Don't conflate them. Relaying is open to anyone — the pool accepts any relayer address bound in a proof, so you can self-host a relayer for your own exits with no permission and no bond. The registry + rewards are opt-in: register a CALIGO bond in the RelayerHub to be discovered by the app and eligible for the RelayerOps bucket. Because exits are free, the only profit incentive is the bucket, which needs a bond.

Quick start

You need Node ≥ 20 and a funded key with Base Sepolia ETH for gas.

You now have a working relayer.
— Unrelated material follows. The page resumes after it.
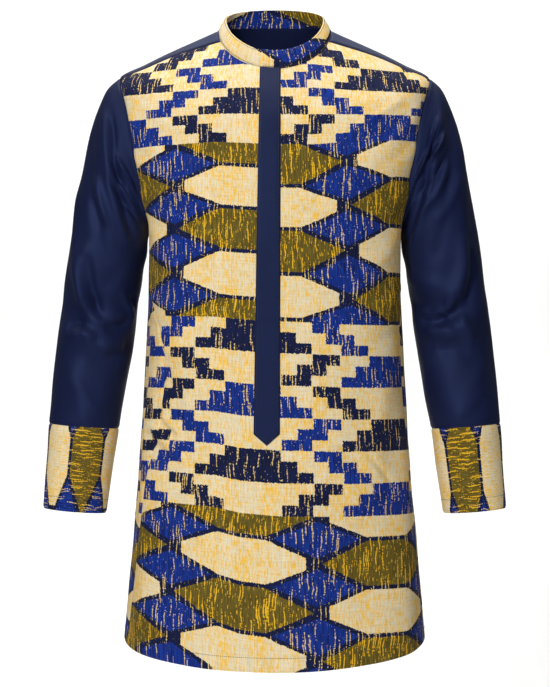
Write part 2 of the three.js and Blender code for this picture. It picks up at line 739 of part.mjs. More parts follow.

It dry-runs every request with staticCall before broadcasting, so doomed transactions (spent nullifier, unknown root, bad proof) are rejected cleanly instead of burning gas.

HTTP API

The service validates that the proof names this relayer, refuses deposits (extAmount > 0), and requires the exit fee to meet its advertised floor before spending any gas.

Be discoverable + earn (register)

Registering puts your {address, endpoint} in the on-chain RelayerHub the app reads, and makes you eligible for rewards. It needs a bond ≥ MIN_BOND (currently 1000 CALIGO on testnet). Easiest is auto-register on boot:

On boot the service reads MIN_BOND, approves the bond, and calls registerRelayer(feeRecipient, endpoint, bond) — best-effort, never blocking serving. The app validates that your /info reports the same address you registered (anti-spoof), so point your endpoint at a server you control. The bond is withdrawable (no slashing in this MVP); its anti-Sybil value is the lockup cost per identity.
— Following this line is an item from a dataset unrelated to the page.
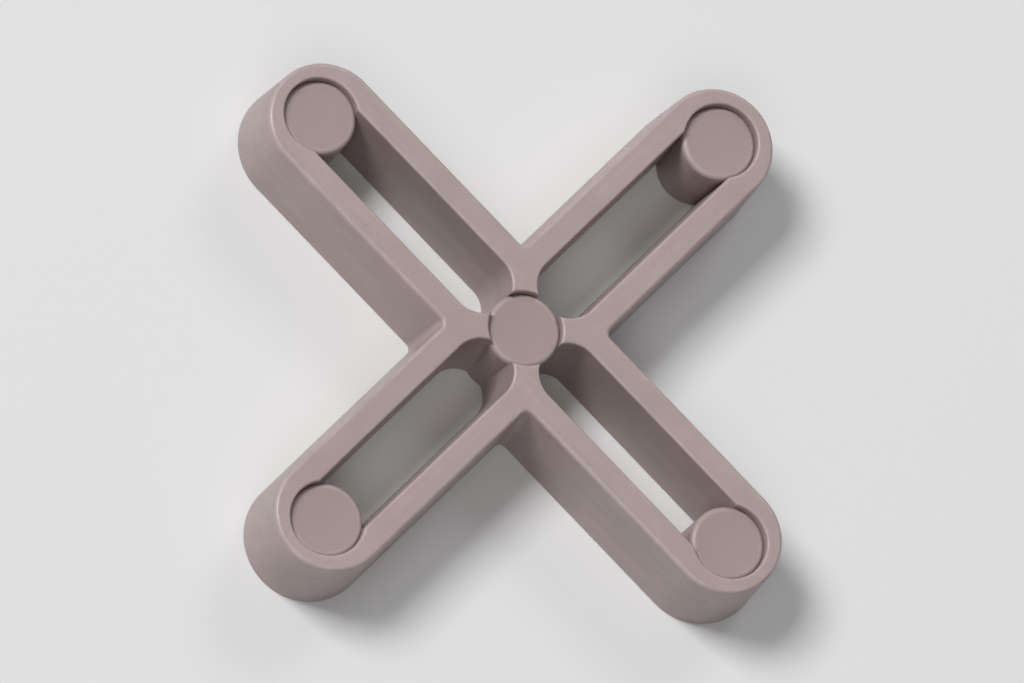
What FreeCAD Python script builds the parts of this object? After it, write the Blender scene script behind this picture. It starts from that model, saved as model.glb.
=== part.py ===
import FreeCAD, Part
import os

# Cross-shaped tile spacer, moulded in one piece. All sizes are in millimetres.
# It lies on its wide face, its arms run along X and Y, and its hub is over the origin.

# The outline: the joint that the arms keep open, the reach and the thickness.
joint_width = 5.0
span = 27.5
thickness = 4.0

# The walls on either side of an arm's slot, measured across the wide face.
wall = 1.4

# How far each flank leans over the thickness, so that the moulding leaves its mould.
outer_taper = 0.2
slot_taper = 0.15

# The round posts that the mould's pins push on, one in the hub and one in each tip.
post_diameter = 3.0
post_recess = 0.35
tip_wall = 0.75
hub_post_bulge = 0.1

# Edges: the corner between two arms, the rim's two upper edges and the posts' bevel.
corner_radius = 0.3
outer_rim_radius = 0.15
inner_rim_radius = 0.1
post_bevel = 0.1

# The slot is what its walls leave open. Its round end meets the hub's post, and its
# other end is inside the tip's post, which stands a wall's thickness from the tip.
slot_width = joint_width - 2 * wall
slot_start = post_diameter / 2 - hub_post_bulge + slot_width / 2
tip_post_reach = span / 2 - tip_wall - post_diameter / 2
tip_centre = span / 2 - joint_width / 2
post_height = thickness - post_recess

arm_angles = (0, 90, 180, 270)
tolerance = 0.001
up = FreeCAD.Vector(0, 0, 1)
middle = FreeCAD.Vector(0, 0, 0)


def tapered_bar(start, end, low_width, high_width):
    """A bar along +X whose section is a trapezium, from its lower to its upper width."""
    corners = [
        FreeCAD.Vector(start, -low_width / 2, 0),
        FreeCAD.Vector(start, low_width / 2, 0),
        FreeCAD.Vector(start, high_width / 2, thickness),
        FreeCAD.Vector(start, -high_width / 2, thickness),
    ]
    section = Part.Face(Part.makePolygon(corners + corners[:1]))
    return section.extrude(FreeCAD.Vector(end - start, 0, 0))


def tapered_round(reach, low_width, high_width):
    """The cone that gives a tapered bar its round end, at this reach along +X."""
    centre = FreeCAD.Vector(reach, 0, 0)
    return Part.makeCone(low_width / 2, high_width / 2, thickness, centre, up)


def on_every_arm(shape):
    """Four copies of a shape, turned about the hub onto the four arms."""
    copies = []
    for angle in arm_angles:
        copy = shape.copy()
        copy.rotate(middle, up, angle)
        copies.append(copy)
    return copies


def arm():
    """One arm before it is slotted, from the hub to its round tip."""
    high_width = joint_width - 2 * outer_taper
    bar = tapered_bar(0, tip_centre, joint_width, high_width)
    return bar.fuse(tapered_round(tip_centre, joint_width, high_width))


def slot():
    """The opening down one arm. It widens upwards and ends inside the tip's post."""
    high_width = slot_width + 2 * slot_taper
    bar = tapered_bar(slot_start, tip_post_reach, slot_width, high_width)
    return bar.fuse(tapered_round(slot_start, slot_width, high_width))


def five_cylinders(floor, height):
    """Upright cylinders of the posts' diameter, in the hub and in the four tips."""
    radius = post_diameter / 2
    hub = Part.makeCylinder(radius, height, FreeCAD.Vector(0, 0, floor), up)
    tip = Part.makeCylinder(radius, height, FreeCAD.Vector(tip_post_reach, 0, floor), up)
    return [hub] + on_every_arm(tip)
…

Economics — paid by the bucket, not per-exit

Exits are free for users (FEE_WEI = 0 by default). Relayers are paid by the RelayerOps bucket (15% of emissions), per epoch, in proportion to verified work — not by per-exit fees. A permissioned scorer finalizes each epoch within the emission schedule and a per-relayer cap (default 20%, hard max 50%); then anyone calls claim(epoch, relayer) and the reward is minted to your feeRecipient. So there is no fee market and no cheapest-relayer race — the app picks one relayer at random per exit, which spreads the work and is a privacy win (no single relayer sees most exits).

Operations & security

• Gas — keep the relayer key funded with Base Sepolia ETH; the service estimates per relay and falls back to 3M.
• One key, one process — submissions are serialized per key (one nonce lane); scale with more keys, not more processes on one key.
• Key hygiene — the relayer key is hot (it signs every relay). Use a dedicated key; never reuse a mainnet/deployer key. It only needs ETH for gas + (optionally) the CALIGO bond.
• You can't steal — the proof binds everything. The only abuse vectors are censorship and self-griefing (submitting doomed txs at your own gas cost); neither touches user funds.

Security & trust model

Caligo is built to be boring where it matters.
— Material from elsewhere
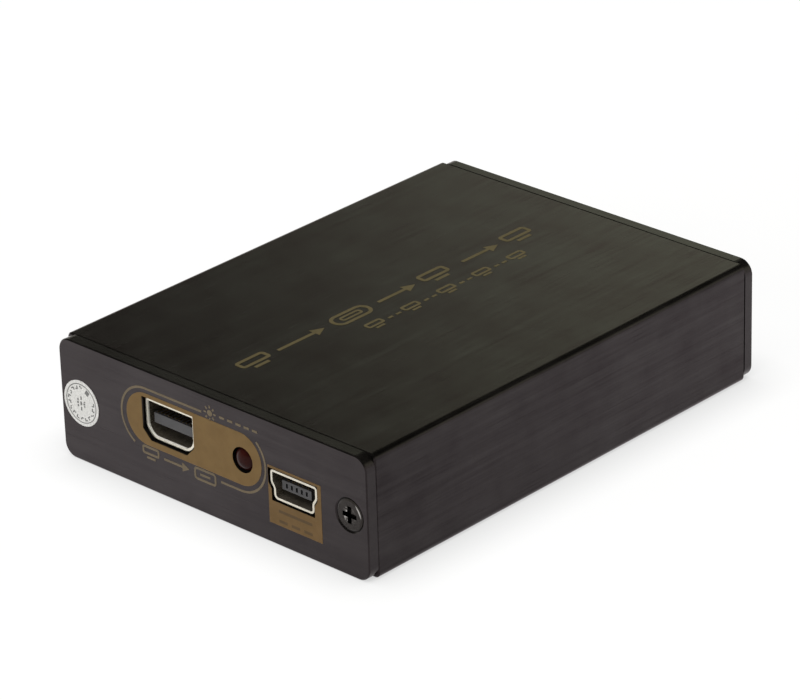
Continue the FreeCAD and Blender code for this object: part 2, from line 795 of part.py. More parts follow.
def make_board():
    """The circuit board, with slots for the shells' tabs and holes for the indicator's leads."""
    body = new_body("circuit_board")
    block(body, "board_blank", ("-(board_half_width)", "-(board_half_length)", "-board_thickness"),
          ("2 * board_half_width", "2 * board_half_length", "board_thickness"))
    slot_width = "shell_wall + 2 * slot_clearance"
    slot_length = "tab_width + 2 * slot_clearance"
    for kind, ending, across, mouth, facing in receptacle_places():
        for end, start in zip(("front", "rear"), tab_starts(kind)):
            middle = f"{mouth} + {facing} * ({start} + tab_width / 2)"
            for hand, sign in (("left", -1), ("right", 1)):
                centre = f"{across} + {sign} * ({kind}_width / 2 - shell_wall / 2)"
                block(body, f"slot_{kind}{ending}_{end}_{hand}",
                      (f"{centre} - ({slot_width}) / 2", f"{middle} - ({slot_length}) / 2",
                       "-board_thickness"),
                      (slot_width, slot_length, "board_thickness"), cut=True)
    lead_place = "led_back - led_lead_width / 2"
    half_hole = "(led_lead_width / 2 + slot_clearance)"
    hole = block(body, "lead_hole",
                 (f"led_place - led_lead_pitch / 2 - {half_hole}", f"{lead_place} - {half_hole}",
                  "-board_thickness"),
                 (f"2 * {half_hole}", f"2 * {half_hole}", "board_thickness"), cut=True)
    row(body, hole, "X_Axis", "2", "led_lead_pitch")
    place(body, ("0", "0", "board_top"))


def make_indicator():
    """The round indicator lamp behind the front plate and its two bent leads."""
    lens = new_body("power_led_lens")
    barrel = "led_length - led_flange_thickness"
    rod(lens, "led_barrel", ("0", "led_dome_height", "0"), "y",
        "led_radius", f"{barrel} - led_dome_height")
    dome = lens.newObject("PartDesign::AdditiveSphere", "led_dome")
    dome.Placement = FreeCAD.Placement(FreeCAD.Vector(), AXIS_TURN["y"])
    dome.Angle1 = -RIGHT_ANGLE
    bind(dome, "Angle2", "-acos(led_radius / led_dome_radius)")
    bind(dome, "Radius", "led_dome_radius")
    place(dome, ("0", "led_dome_radius", "0"))
    rod(lens, "led_flange", ("0", barrel, "0"), "y", "led_flange_diameter / 2", "led_flange_thickness")
    place(lens, ("led_place", "led_front", "board_top + led_height"))
    leads = new_body("power_led_leads", 2)
    half = "led_lead_width / 2"
    tail = "-(led_height + board_thickness + led_lead_tail)"
    bend = outline(leads, "led_lead", "YZ_Plane", [
        ("0", f"-{half}"),
        ("led_lead_reach", f"-{half}"),
        ("led_lead_reach", tail),
        ("led_lead_reach + led_lead_width", tail),
        ("led_lead_reach + led_lead_width", half),
        ("0", half),
    ], "-led_lead_pitch / 2")
    lead = pad(leads, bend, "led_lead_width", both_ways=True)
    row(leads, lead, "X_Axis", "2", "led_lead_pitch")
    place(leads, ("led_place", "led_front + led_length", "board_top + led_height"))


def make_package(name, length, width, thickness, centre, marked=True):
    """A moulded chip package with a bevelled top and, if marked, a dimple by its first lead."""
    body = new_body(name)
    case = block(body, f"{name}_case", (f"-{length} / 2", f"-{width} / 2", "package_standoff"),
                 (length, width, thickness))
    doc.recompute()
    top = value(f"package_standoff + {thickness}")
    case = bevel_edges(body, case, "package_bevel",
                       lambda edge: edge.BoundBox.ZMin > top - LENGTH_TOLERANCE)
    if marked:
        rod(body, f"{name}_mark",
            (f"-{length} / 2 + package_dimple_inset", f"-{width} / 2 + package_dimple_inset",
             f"package_standoff + {thickness} - package_dimple_depth"), "z",
            "package_dimple_diameter / 2", "package_dimple_depth", cut=True)
    place(body, centre + ("board_top",))


def lead_outline(edge_place, thickness):
    """The side view of a bent lead that leaves a package at a given place."""
    exit_height = f"package_standoff + {thickness} / 2 - lead_thickness / 2"
    toe = f"{edge_place} + lead_reach"
    heel = f"{toe} - lead_foot"
    return [
        (edge_place, exit_height),
        (heel, "0"),
        (toe, "0"),
        (toe, "lead_thickness"),
        (f"{heel} + lead_thickness / 2", "lead_thickness"),
        (edge_place, f"{exit_height} + lead_thickness"),
    ]


def pad_outline(edge_place, length):
    """The side view of a flat pad under the edge of a leadless package."""
    return [
        (f"{edge_place} - {length}", "0"),
        (edge_place, "0"),
        (edge_place, "package_standoff"),
        (f"{edge_place} - {length}", "package_standoff"),
    ]


def make_leads(name, key, sides, side_points, centre):
    """The leads or pads of a package, in even rows on two or four of its sides."""
    count = f"{key}_lead_count"
    pitch = f"{key}_lead_pitch"
    body = new_body(name, sides * round(value(count)))
    side_view = outline(body, f"{name}_lead", "YZ_Plane", side_points, f"-({count} - 1) * {pitch} / 2")
    lead = pad(body, side_view, f"{key}_lead_width", both_ways=True)
    rows = body.newObject("PartDesign::MultiTransform", f"{name}_rows")
    rows.Originals = [lead]
    line = doc.addObject("PartDesign::LinearPattern", f"{name}_line")
    line.Direction = (origin_feature(body, "X_Axis"), [""])
    bind(line, "Length", f"({count} - 1) * {pitch}")
    bind(line, "Occurrences", count)
    turn = doc.addObject("PartDesign::PolarPattern", f"{name}_turn")
    turn.Axis = (origin_feature(body, "Z_Axis"), [""])
    turn.Angle = FULL_TURN
    turn.Occurrences = sides
    body.addObject(line)
    body.addObject(turn)
    rows.Transformations = [line, turn]
    body.Tip = rows
    place(body, centre + ("board_top",))


def make_chips():
    """The packages on the board and their leads."""
    converter = ("video_in_place", "converter_centre")
    splitter = ("0", "splitter_centre")
    memory = ("power_in_place", "memory_centre")
    make_package("converter_chip", "converter_size", "converter_size", "converter_thickness", converter)
    make_leads("converter_chip_leads", "converter", 4,
               lead_outline("converter_size / 2", "converter_thickness"), converter)
    make_package("splitter_chip", "splitter_size", "splitter_size", "splitter_thickness", splitter,
                 marked=False)
    make_leads("splitter_chip_leads", "splitter", 4,
               pad_outline("splitter_size / 2", "splitter_pad_length"), splitter)
    make_package("memory_chip", "memory_length", "memory_width", "memory_thickness", memory, marked=False)
    make_leads("memory_chip_leads", "memory", 2,
               lead_outline("memory_width / 2", "memory_thickness"), memory)


def make_regulator():
    """The voltage regulator: three leads towards the power input and a wide tab behind."""
    centre = ("power_in_place", "regulator_centre")
    make_package("voltage_regulator", "regulator_length", "regulator_width",
                 "regulator_thickness", centre, marked=False)
    body = new_body("voltage_regulator_leads", round(value("regulator_lead_count")) + 1)
    points = lead_outline("regulator_width / 2", "regulator_thickness")
    front = [(f"-({along})", up) for along, up in points]
    side_view = outline(body, "regulator_lead", "YZ_Plane", front,
                        "-(regulator_lead_count - 1) * regulator_lead_pitch / 2")
    lead = pad(body, side_view, "regulator_lead_width", both_ways=True)
    row(body, lead, "X_Axis", "regulator_lead_count", "regulator_lead_pitch")
    tab_view = outline(body, "regulator_tab", "YZ_Plane", points)
    pad(body, tab_view, "regulator_tab_width", both_ways=True)
    place(body, centre + ("board_top",))


def make_inductor():
    """The shielded power inductor: a rounded square drum with a raised core."""
    body = new_body("power_inductor")
    drum = block(body, "inductor_drum", ("-inductor_size / 2", "-inductor_size / 2", "0"),
                 ("inductor_size", "inductor_size", "inductor_height"))
    round_edges(body, drum, "inductor_corner_radius", upright_edge)
    rod(body, "inductor_core", ("0", "0", "inductor_height"), "z",
        "inductor_core_diameter / 2", "inductor_core_rise")
    place(body, ("power_in_place", "inductor_centre", "board_top"))


def make_capacitors():
    """The upright capacitors: a plastic base and a metal can for each."""
    count = round(value("can_count"))
    bases = new_body("capacitor_bases", count)
    base = block(bases, "can_base", ("-can_base_size / 2", "-can_base_size / 2", "0"),
                 ("can_base_size", "can_base_size", "can_base_thickness"))
    row(bases, base, "Y_Axis", "can_count", "can_pitch")
    cans = new_body("capacitor_cans", count)
    can = rod(cans, "can", ("0", "0", "can_base_thickness"), "z",
              "can_diameter / 2", "can_height - can_base_thickness")
    row(cans, can, "Y_Axis", "can_count", "can_pitch")
    for body in (bases, cans):
        place(body, ("led_place", "can_centre", "board_top"))


def make_crystal():
    """The metal can of the crystal, with round ends."""
    body = new_body("crystal_can")
    straight = "crystal_length - crystal_width"
    block(body, "crystal_middle", ("-crystal_width / 2", f"-({straight}) / 2", "0"),
          ("crystal_width", straight, "crystal_height"))
    for end, sign in (("front", -1), ("rear", 1)):
        rod(body, f"crystal_{end}", ("0", f"{sign} * ({straight}) / 2", "0"), "z",
            "crystal_width / 2", "crystal_height")
    place(body, ("crystal_place", "crystal_centre", "board_top"))


def make_small_parts():
    """Surge arrays and resistors before each output, and ceramic capacitors by the splitter."""
    for name, key, length, width, centre in (
        ("surge_arrays", "array", "array_length", "array_width", "array_centre"),
        ("chip_resistors", "resistor", "resistor_width", "resistor_length", "resistor_centre"),
    ):
        count = f"{key}_count"
        body = new_body(name, 2 * round(value(count)))
        for side, sign in (("left", -1), ("right", 1)):
            first = f"{sign} * (video_out_place) - ({count} - 1) * {key}_pitch / 2 - {length} / 2"
            chip = block(body, f"{key}_{side}", (first, f"-{width} / 2", "0"),
                         (length, width, f"{key}_thickness"))
            row(body, chip, "X_Axis", count, f"{key}_pitch")
        place(body, ("0", centre, "board_top"))
    body = new_body("ceramic_capacitors", 2 * round(value("ceramic_count")))
    for side, low_x in (("left", "-ceramic_reach"), ("right", "ceramic_reach - ceramic_length")):
        chip = block(body, f"ceramic_{side}",
                     (low_x, "-(ceramic_count - 1) * ceramic_pitch / 2 - ceramic_width / 2", "0"),
                     ("ceramic_length", "ceramic_width", "ceramic_thickness"))
        row(body, chip, "Y_Axis", "ceramic_count", "ceramic_pitch")
    place(body, ("0", "splitter_centre", "board_top"))


def check_model():
    """Stop with a message if any object failed or any sub-part isn't what it should be."""
    doc.recompute()
    for item in doc.Objects:
        if "Invalid" in item.State or "Error" in item.State:
            raise RuntimeError(f"{item.Name} is {item.State}")
    for name, (body, solids) in sub_parts.items():
        shape = body.Shape
        if shape.isNull() or not shape.isValid():
            raise RuntimeError(f"{name} has no valid shape")
        if len(shape.Solids) != solids:
            raise RuntimeError(f"{name} has {len(shape.Solids)} solids, not {solids}")


def write_parts():
    """Write each sub-part to a file of its own."""
    os.makedirs("parts", exist_ok=True)
    for name, (body, solids) in sub_parts.items():
        body.Shape.exportStep(f"parts/{name}.step")


fill_sheet()
make_housing()
make_plates()
make_screws("front_screws", "front_face + screw_head_sink", 1)
make_screws("rear_screws", "rear_face - screw_head_sink", -1)
make_sticker()
make_board()
make_receptacles()
make_indicator()
make_chips()
make_regulator()
make_inductor()
make_capacitors()
make_crystal()
make_small_parts()
check_model()
write_parts()
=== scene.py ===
"""The looks of a small black video splitter box: its finishes, its printed marks and the studio."""

import math

import bmesh
import bpy
from mathutils import Matrix, Vector


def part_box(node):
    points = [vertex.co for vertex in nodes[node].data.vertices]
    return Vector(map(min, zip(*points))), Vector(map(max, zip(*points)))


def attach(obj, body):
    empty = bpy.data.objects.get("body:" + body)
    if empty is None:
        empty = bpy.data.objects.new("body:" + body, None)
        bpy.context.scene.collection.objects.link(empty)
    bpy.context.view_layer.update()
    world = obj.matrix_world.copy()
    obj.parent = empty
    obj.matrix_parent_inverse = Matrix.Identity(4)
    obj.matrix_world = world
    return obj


MM = 0.001
QUARTER_TURN = math.pi / 2
FULL_TURN = 2 * math.pi

# The photograph's camera, in metres from the middle of the underside
VIEW_AZIMUTH = math.radians(43.78)
VIEW_ELEVATION = math.radians(25.88)
VIEW_ROLL = math.radians(-1.794)
VIEW_DISTANCE = 0.5227
VIEW_TARGET = Vector((-2.259, 0.332, 8.083)) * MM
VIEW_LENS = 191.24
VIEW_NEAR = 0.01
VIEW_FAR = 20
SENSOR_WIDTH = 36.0

# How deep the painted highlight on the lip in the mouth of each stamped shell reaches, in millimetres
SHELL_LIP_HIGHLIGHTS = {
    "video_in_shell": 0.29,
    "power_in_shell": 0.02,
    "video_out_shell_left": 0.25,
    "video_out_shell_right": 0.25,
}

# Gold print on the front plate, in millimetres from its middle and from the floor
PRINT_THICKNESS = 0.02
PILL_LEFT = -14.0
PILL_RIGHT = 8.6
PILL_BOTTOM = 6.05
PILL_TOP = 12.95
RING_LEFT = -15.0
RING_RIGHT = 9.4
RING_BOTTOM = 5.1
RING_TOP = 13.75
RING_LINE = 0.29
RING_TOP_END = -1.05
RING_BOTTOM_START = 1.7
RING_RESTART = math.radians(48)
RING_STOP = math.radians(239)
PANEL_LEFT = 9.6
PANEL_RIGHT = 18.15
PANEL_BOTTOM = 2.72
PANEL_TOP = 10.25
# The sign on the field round the power input
SIGN_UP = 3.8
SIGN_WIDTH = 5.4
SIGN_GAP = 1.3
SIGN_LINE = 0.38
SIGN_DASHES = 3
# The foot of a printed screen, as a share of its height, and its corners, in line widths
SCREEN_FOOT = 0.32
SCREEN_CORNERS = 1.2
# The marks in the gap at the top of the ring
SYMBOL_LINE = 0.30
LAMP_ACROSS = 0.35
LAMP_UP = 13.85
LAMP_RADIUS = 0.42
LAMP_RAYS = 8
LAMP_RAY_ENDS = (0.62, 0.98)
LAMP_RAY_LINE = SYMBOL_LINE * 0.75
LAMP_DASHES = 5
LAMP_DASH_START = 1.9
LAMP_DASH_STEP = 1.35
LAMP_DASH_LENGTH = 0.85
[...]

• No admin minting. The token has no admin mint. Only the EmissionController can mint, and only up to the schedule. No owner switch. No arbitrary minting.
• Immutable core. Pool and circuits are not patched in place — new designs ship as new versions, never edits to live private state.
• Proofs bound to context. Each proof is bound to the chain id; the pool checks its own roots; every note spends exactly once.
• Backed reward notes. Shielded rewards are minted into the pool as real CALIGO before the note is inserted, so outstanding value is always fully backed.
• Governance. At mainnet, mint-governing roles move to a Safe + Timelock with a delayed, reversible admin handover — no single hot key can rug or brick the protocol.

Contracts

Deployed on Base Sepolia (chain id 84532). Addresses are environment-specific; the app and relayer mirror the deployment manifest.

FAQ

Why do I have two addresses?

Your MetaMask 0x address is your public account (public CALIGO + gas). Your Caligo address (npk:encPk) is your private identity, derived from your 12-word recovery phrase and unlinkable to MetaMask. Share the Caligo one to receive privately; use a 0x address as the destination of an unshield.

Which address do I share to get paid?

Your Caligo address from the Receive page — the long npk:encPk string, never your plain 0x wallet. Hand a fresh diversified address to each payer so your incomes can't be correlated.

Is my balance ever visible?

No. Once shielded, the value lives as an encrypted note in a shared anonymity set. Your public address shows nothing about the shielded balance.

What if I clear my browser?

Restore from your 12-word recovery phrase on any device; your notes re-sync from the chain. Without the phrase, the funds cannot be recovered.

Do I pay gas or a fee to exit?

No — a relayer fronts the gas and is reimbursed from the RelayerOps emission bucket. Exits are free for the user.

Can the team mint or freeze my funds?

No admin mint exists, and the pool is immutable. Disclosure is opt-in via viewing keys; there is no hidden backdoor, freeze, or seize.

Is it audited?

Not yet — audit pending. Caligo is currently a testnet protocol on Base Sepolia. Do not use real funds.